Andere Studien untersuchen Interventionen für Patienten, die erst vor kurzem eine Rückenmarksverletzung erlitten haben. Die Ergebnisse dieser Studien werden sich daher nur schwer auf Menschen anwenden lassen, die bereits seit einiger Zeit querschnittgelähmt sind. Ein Beispiel hierfür ist die internationale NISCI-Studie; sie untersucht die Wirksamkeit von Anti-Nogo-A-Antikörpern im Hinblick darauf, dass sich Nervenfasern besser regenerieren und wieder verbinden können.

wirkungsweise von nogo a antikörpern

Nogo-A-Antikörper helfen dabei, dass Nerven wieder zusammenwachsen. (Quelle: https://jahresbericht.balgrist.ch/)

Es gibt auch Studien, an denen nur Menschen mit einer inkompletten Querschnittlähmung teilnehmen – daher machen die Ergebnisse vor allem diesen Menschen Hoffnung. Dazu gehört die Schweizer Studie zur epiduralen Elektrostimulation (EES). Diese Methode zielt darauf ab, Nervenfasern elektrisch zu reaktivieren. Dabei umgeht man die Verletzungen, welche die Kommunikation zwischen Gehirn, Nerven und Muskeln unterbrochen haben. Je weniger schwer die Verletzungen und je intakter die Nervenfasern sind, desto wahrscheinlicher ist es, dass die Patienten von diesem Ansatz profitieren können.

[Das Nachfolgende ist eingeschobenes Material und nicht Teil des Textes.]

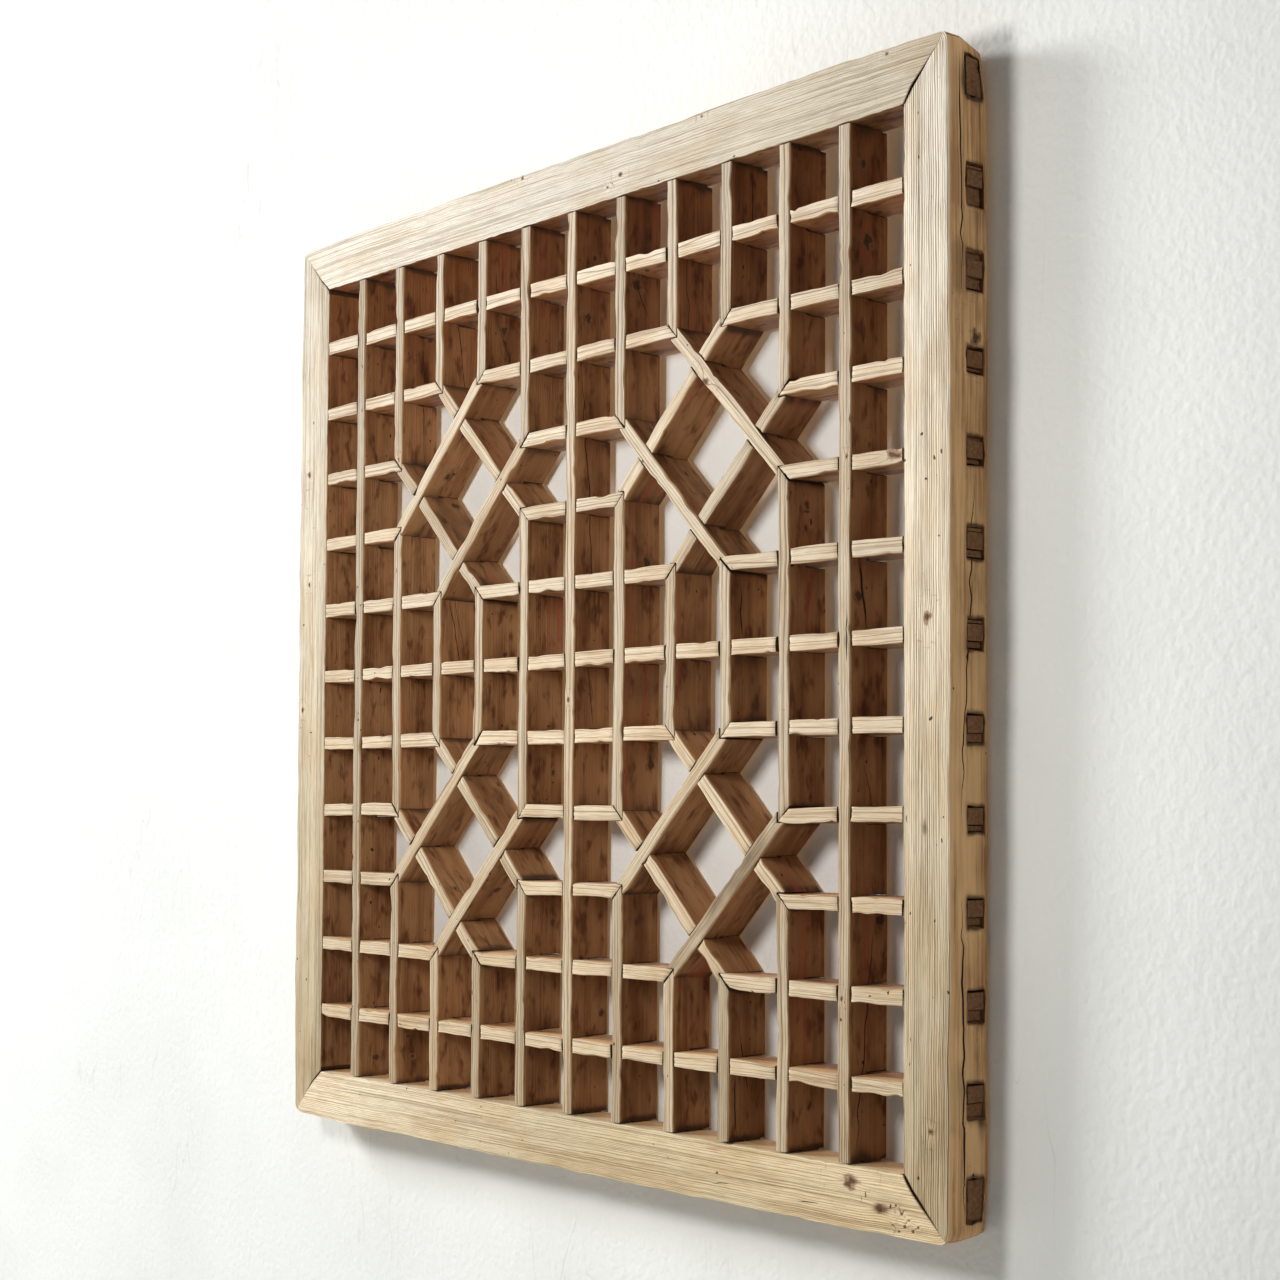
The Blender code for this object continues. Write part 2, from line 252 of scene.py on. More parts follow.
def skin(solid):
    """The outside of the solid cells of a grid: its corners' places in the grid, and quads facing outwards."""
    filled = np.pad(solid, 1).astype(np.int8)
    corners = []
    for axis in range(3):
        u, v = (axis + 1) % 3, (axis + 2) % 3
        change = np.diff(filled, axis=axis)
        for way in (1, -1):
            cells = np.argwhere(change == -way)
            cells[:, (u, v)] -= 1
            quad = np.repeat(cells[:, None], 4, axis=1)
            for corner, (du, dv) in enumerate(((0, 0), (1, 0), (1, 1), (0, 1))[::way]):
                quad[:, corner, u] += du
                quad[:, corner, v] += dv
            corners.append(quad)
    corners = np.concatenate(corners)
    shape = tuple(n + 1 for n in solid.shape)
    keys = np.ravel_multi_index(corners.reshape(-1, 3).T, shape)
    unique, inverse = np.unique(keys, return_inverse=True)
    return np.stack(np.unravel_index(unique, shape), axis=1), inverse.reshape(-1, 4)


def add_object(name, data, location=(0, 0, 0)):
    obj = bpy.data.objects.new(name, data)
    bpy.context.scene.collection.objects.link(obj)
    obj.location = location
    return obj


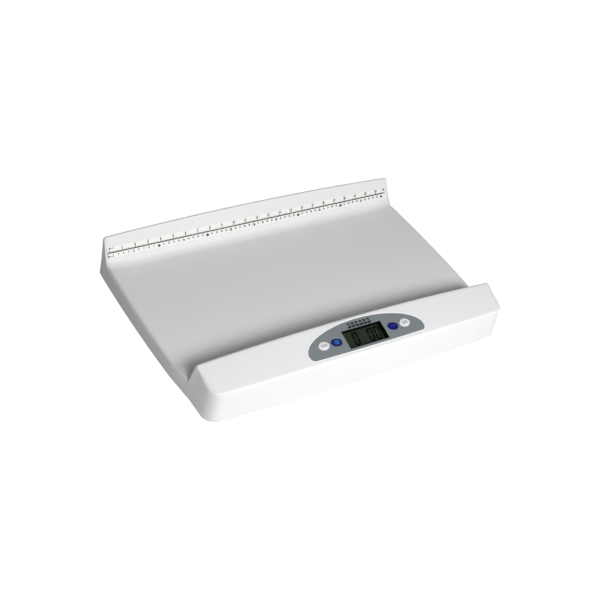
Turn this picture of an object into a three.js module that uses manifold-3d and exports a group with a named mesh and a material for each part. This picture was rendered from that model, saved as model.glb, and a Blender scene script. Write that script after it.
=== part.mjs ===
// Digital baby scale: a white tray shell with a raised display rail and a back wall, on four load cells.
// Millimetres, +Z up, front towards -Y. Shell coordinates run from the front corners of the rim:
// x right of the middle, y to the back, z up from the rim. The last group moves them so that the
// origin is under the middle of the object, on the surface that its feet stand on.

import * as THREE from 'three';
import { mergeVertices } from 'three/addons/utils/BufferGeometryUtils.js';
import Module from 'manifold-3d';

const wasm = await Module();
wasm.setup();

// Driving dimensions
const halfWidth = 311.4;
const depth = 392.5;
const shellWall = 3;
const frontBow = 7.3;
const sideBow = 6.4;
const sideFlare = -0.9;
const swellStart = 40;
const swellFull = 125;
const trayBowGain = 2;
const rimHeight = 5.5;
const frontCornerRadius = 22;
const rearCornerRadius = 10;

const railFrontHeight = 60.2;
const railFrontLean = 3.7;
const railTopDepth = 62.2;
const railTilt = THREE.MathUtils.degToRad(14.55);
const railArch = 10.1;
const railBackBow = 1;

const trayFrontHeight = 30.5;
const trayRearHeight = 33.5;
const trayDip = 5;
const trayFlatShare = 0.75;

const wallHeight = 75.6;
const wallArch = 5.7;
const wallLean = THREE.MathUtils.degToRad(30);
const crestThickness = 3.4;
const crestFall = 0.6;

const seatGap = 0.3;
const slideGap = 0.5;
const overrun = 5;

// Edge roundings of the shell
const edge = {
  railFront: 4, railBack: 5, railFoot: 6, wallFoot: 20, crest: 1,
  railEnd: 5, trayEnd: 7, wallEnd: 5, hem: 2, least: 0.4,
};

// Base pan
const pan = { recess: 0.6, thickness: 2.4, lipHeight: 6, lipThickness: 2 };
const panTop = pan.recess + pan.thickness;

// Posts that the base screws run into
const post = { radius: 4.5, padRadius: 6.5, padHeight: 2 };
const baseScrew = { headRadius: 3.6, headHeight: 2.2, radius: 1.6, length: 13, pocketDepth: 2.4 };
const postPlaces = [
  { acrossShare: 0.942, backShare: 0.058 },
  { acrossShare: 0.942, backShare: 0.5 },
  { acrossShare: 0.942, backShare: 0.945 },
];

// Stiffening ribs under the tray
const rib = { thickness: 2, clearance: 9 };
const ribAcrossShares = [-0.5, 0, 0.5];
const ribBackShares = [0.34, 0.55, 0.76];
const ribReachShare = 0.74;
const ribFrontShare = 0.2;
const ribRearShare = 0.89;

// Display panel on the top of the rail, measured in the tilted plane of the rail top
const panelSetback = 30.3;
const overlay = {
  halfLength: 121.8, crownHeight: 44, crownBase: -10.4, flatEdge: -20.7, cornerRadius: 9,
  border: 2.8, thickness: 0.5, recess: 0.6,
};
const windowSize = { length: 83.3, height: 35.8 };
const lens = { thickness: 1.2, margin: 1.6 };
const carrier = { wall: 1.4, drop: 5.4, flange: 4.6, pocketWall: 2 };
const lcd = { margin: 2.6, thickness: 2.8 };
const board = { length: 206, height: 40, thickness: 1.6, holeInset: 4.5 };

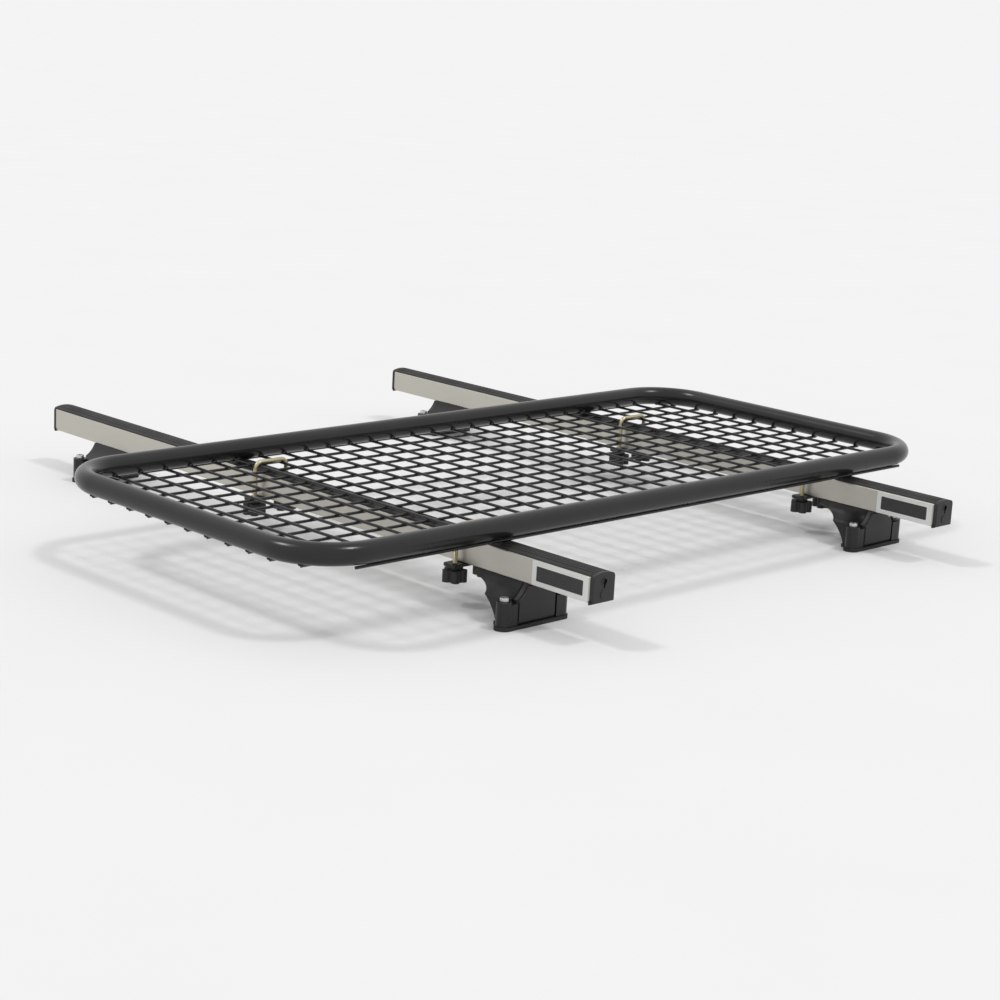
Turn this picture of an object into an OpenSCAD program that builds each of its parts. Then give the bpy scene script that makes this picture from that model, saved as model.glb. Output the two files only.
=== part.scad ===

Geschlechterdiskriminierung in der medizinischen Forschung

Ein großes Problem in der medizinischen Forschung ist, dass die Studienteilnehmer jahrzehntelang nur oder fast nur Männer waren, während die Ergebnisse auch für Frauen galten. Man stellte allerdings fest, dass diese Praxis ihre Grenzen hat. In der Tat wissen wir heute zum Beispiel, dass die Symptome eines Herzinfarkts bei Frauen und Männern nicht gleich sind. In Ermangelung spezifischer Studien mit Frauen wurden die ersten Symptome eines Herzinfarkts bei Frauen jahrelang nicht erkannt, was ihre Chancen auf eine rechtzeitige optimale Behandlung verringerte.

Des Weiteren ist auch die ideale Dosierung von Medikamenten für Männer und Frauen oft verschieden. Dosierungen, die auf der Grundlage von Studien mit Männern empfohlen wurden, führten bei Frauen zu Problemen und sogar zu Todesfällen. Obwohl es seit den 1990er Jahren Verbesserungen gegeben hat, sind bis heute die Frauen, die an medizinischen Forschungsstudien teilnehmen, gegenüber den Männern in der Minderheit.

forscherin und patientin mit querschnittlähmung

Frauen sind in medizinischen Studien noch immer unterrepräsentiert.

Fassen wir zusammen: Wenn wir über die Ergebnisse einer wissenschaftlichen Studie lesen, sollten wir auf zwei Faktoren achten: 1. die Charakteristika der Studienteilnehmer, insbesondere Alter und Geschlecht; 2. den Gesundheitszustand der Teilnehmer, also ob sie genau das gleiche Problem hatten wie wir. Wenn die Charakteristika und die klinische Situation der Teilnehmer ähnlich der unseren sind, dann können wir mit Recht davon ausgehen, dass die Ergebnisse der Studie auf uns anwendbar sind. Aber denken wir daran, dass jeder Fall einzigartig ist. Daher sollten wir gemeinsam mit unserem Arzt beurteilen, inwieweit sich die Ergebnisse auf unsere spezifische Situation übertragen lassen.